La pluie tombait sur les rues messines. Une fois sortis du centre commercial, il téléphonait et commençait toujours par ces mots: "Oui Madame". C'est à chaque fois troublant de tendresse. Pendant ce temps, la pluie commençait de dégouliner dans mes cheveux et j'hésitai à l'accompagner jusqu'au campus, où il se garait chaque jour. Ses yeux étaient rieurs et il avait le sourire en parlant à sa femme. Moi, j'étais plutôt gêné de ne pas le laisser dans ce qu'il me semblait être une sorte d'intimité habituelle, néanmoins magique, et j'essayais de savourer ma clope. Je jetai mon mégot au moment où il raccrochait, et ça m'est apparu: je crevai d'ennui d'une part, et je rêvais aussi d'un foyer où rentrer le soir. Retrouver quelqu'un. Me sentir vivant dans ses bras et sentir un autre coeur battre contre ma poitrine. Peut-être regarder un film en mangeant des saloperies et en s'embrassant quelques fois. Se plaindre chacun de sa journée et pester contre les collègues ou la famille. Peut-être faire l'amour ou baiser tout simplement, s'endormir et se réveiller le matin avec l'odeur du café et le soleil du sourire.
L'un dans l'autre, j'avais eu tout cela, et l'avais rejeté en bloc. Je ne comprenais pas vraiment. De toutes manières, ma décision était prise et cela n'était guère plus qu'une contradiction de plus chez moi. Il était temps que tout ça s'arrête. Hors de question de s'épuiser encore à se battre contre moi-même, et pour moi-même. Le sens que je cherchais à toute cette merde était simplement évident: la présence de l'autre, fonder un foyer, peut-être même une famille.
Après l'avoir quitté, j'ai continué de marcher sous la pluie battante. Ainsi, mes larmes ne se voyait pas. C'était digne d'une comédie dramatique pour adolescentes. Je laissais la pluie couler et tirais sur ma clope en me disant que le soir-même tout serait fini. Que je n'aurai plus à continuer de payer encore et encore, avec les intérêts.
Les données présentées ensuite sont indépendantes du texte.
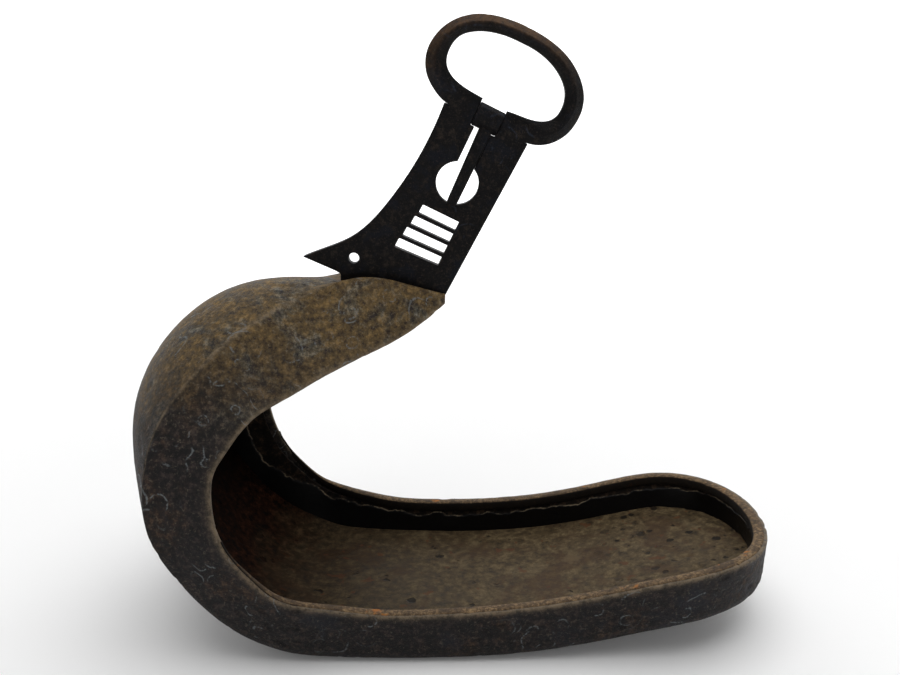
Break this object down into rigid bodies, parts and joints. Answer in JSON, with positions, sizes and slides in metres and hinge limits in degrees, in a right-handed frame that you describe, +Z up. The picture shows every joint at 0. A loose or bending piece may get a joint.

Tout était en place. J'ai attendu 23h et ai avalé d'une traite les réserves que j'avais faites durant la semaine. Ce n'était pas tant la solitude qui me rongeait, c'était surtout le fait de ne pas trouver de sens, d'intérêt, au quotidien, et de finalement s'apercevoir qu'il était là où je l'avais laissé, malmené, sans m'en rendre compte. J'ai avalé mon gramme de morphine et me suis couché, sûr de mon coup.
Finalement je me suis encore une fois réveillé. J'avais merdé, encore. Et je n'étais même pas aux urgences, simplement dans mon lit, complètement vaseux et avec un mal de crâne phénoménal. Le réveil sonnait au même moment. Je n'avais pas à me retourner dans mon lit une place. Je me suis levé, appuyé sur le bouton de la cafetière, laissé couler le café le temps d'une première cigarette. Une heure après, j'étais dans le bus, à oublier le fait que j'étais peut-être malgré tout condamné à vivre dans ces conditions, dans la douleur et la certitude du non-sens. Tant pis. Une journée de plus à traverser au plus vite. Et caetera. Et caetera.